Friday

Feb. 8, 2008

In the Basket Marty Brought to the Hospital After the Cesarean

by Thorpe Moeckel

Asparagus-pasta cobbler; raspberry bread; fresh
baked whole wheat bread; collages

young Molly did
on construction paper - de Kooning-esque -

with catalog clippings, great swirlies
of magic

marker, & filaments of glitter-laced glue;
Parmesan-mushroom wild rice;

boxed pear juice, boxed mixed fruit juice;
soy milk; mangoes; cold

cucumber-yogurt soup; fresh strawberries;
cut lilac; blackberry tea;

a hand-turned ceramic vase; a doll
sewn of scrap fabric, of stuffed athletic sock;

and a bouquet of herbs: fresh
mint, fresh rosemary, freshest sage.

"In the Basket Marty Brought to the Hospital After the Cesarean" by Thorpe Moeckel, from Odd Botany. © Silverfish Review Press, 2002. Reprinted with permission. (buy now)

It's the birthday of the man known as the father of science fiction, Jules Verne, (books by this author) born in Nantes, France (1828). In his adventure novels, Paris in the 20th Century (written 1863, not published until 1994), Journey to the Center of the Earth (1864), and Around the World in Eighty Days (1873), Verne described inventions that were similar to modern airplanes and automobiles, and tall skyscrapers where people use electricity to listen to the radio and send faxes, and yet he wrote his stories by candlelight.

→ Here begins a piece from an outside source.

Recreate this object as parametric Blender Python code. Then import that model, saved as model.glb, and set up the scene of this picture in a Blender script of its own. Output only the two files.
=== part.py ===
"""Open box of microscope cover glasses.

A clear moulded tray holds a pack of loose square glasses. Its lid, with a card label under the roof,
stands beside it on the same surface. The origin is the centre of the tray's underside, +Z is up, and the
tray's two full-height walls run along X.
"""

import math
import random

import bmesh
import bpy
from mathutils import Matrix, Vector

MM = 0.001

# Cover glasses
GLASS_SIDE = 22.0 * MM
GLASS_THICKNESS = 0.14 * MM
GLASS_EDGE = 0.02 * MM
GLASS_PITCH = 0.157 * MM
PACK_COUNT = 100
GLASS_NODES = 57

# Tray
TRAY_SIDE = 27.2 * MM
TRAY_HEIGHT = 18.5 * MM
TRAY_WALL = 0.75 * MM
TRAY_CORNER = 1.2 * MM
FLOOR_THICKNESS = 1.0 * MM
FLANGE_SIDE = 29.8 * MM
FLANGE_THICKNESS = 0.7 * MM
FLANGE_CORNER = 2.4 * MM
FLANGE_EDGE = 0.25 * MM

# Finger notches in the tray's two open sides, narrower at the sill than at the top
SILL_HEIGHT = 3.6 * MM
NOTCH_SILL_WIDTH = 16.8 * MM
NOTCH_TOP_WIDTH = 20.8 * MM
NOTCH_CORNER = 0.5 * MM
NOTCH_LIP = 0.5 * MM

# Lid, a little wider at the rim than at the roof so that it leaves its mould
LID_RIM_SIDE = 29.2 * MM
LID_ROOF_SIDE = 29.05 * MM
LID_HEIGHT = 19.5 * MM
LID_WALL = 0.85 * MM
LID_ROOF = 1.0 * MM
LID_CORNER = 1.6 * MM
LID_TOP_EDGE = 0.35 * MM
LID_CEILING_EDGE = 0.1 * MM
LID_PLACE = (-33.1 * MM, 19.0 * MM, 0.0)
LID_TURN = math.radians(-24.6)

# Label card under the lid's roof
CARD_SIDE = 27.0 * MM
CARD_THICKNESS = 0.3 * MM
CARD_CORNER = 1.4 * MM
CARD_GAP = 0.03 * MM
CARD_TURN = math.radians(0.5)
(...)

It's the birthday of General William T(ecumseh) Sherman, born in Lancaster, Ohio (1820). His father died when he was nine, and he and his siblings were split up and sent to live with friends of the family. He attended West Point where he showed great military promise, but he also accumulated a large number of demerits, which brought his ranking down, and he graduated sixth in his class. After West Point, Sherman tried a banking career in San Francisco and practicing law in Kansas, though he lost the only case he ever brought to court. When the South seceded from the Union, Sherman was working as a superintendent of the Louisiana Military Academy, and he resigned from his position to go fight for the North. He quickly rose to the rank of general, but he was once stripped of his standing in Kentucky for appearing mentally unstable. After capturing Atlanta in the fall of 1864, he began his famous March to the Sea. Sherman himself said, "War is hell" and that it "is cruelty and you cannot refine it."

It's the birthday of novelist (John Grisham, books by this author) born in Jonesboro, Arkansas (1955). His father was a migrant construction worker, and the family traveled throughout the Southwest. "We'd move into a small town," Grisham recalled, "and the first thing we'd do is join a local Baptist church. The second was to go to the library and get our library cards and check out all the books we were allowed." He went to law school at the University of Mississippi, and over the course of a few years he switched from being a tax lawyer to practicing criminal law to serving in the state House of Representatives. However, Grisham gained his most useful experience when he overheard the testimony of a 12-year-old rape victim in the DeSoto County courthouse and decided to write a book after imagining what might happen if the victim's father sought vengeance on her attackers. When A Time to Kill was published in 1989, it sold badly, but two years later, his next book, The Firm, was on the New York Times best-seller list for more than 40 weeks. Grisham went on to publish another novel every year for the rest of the 1990s, all of them best sellers. His latest books include Innocent Man (2006), a nonfiction account of a man who was wrongly sent to death row, and The Appeal (2008).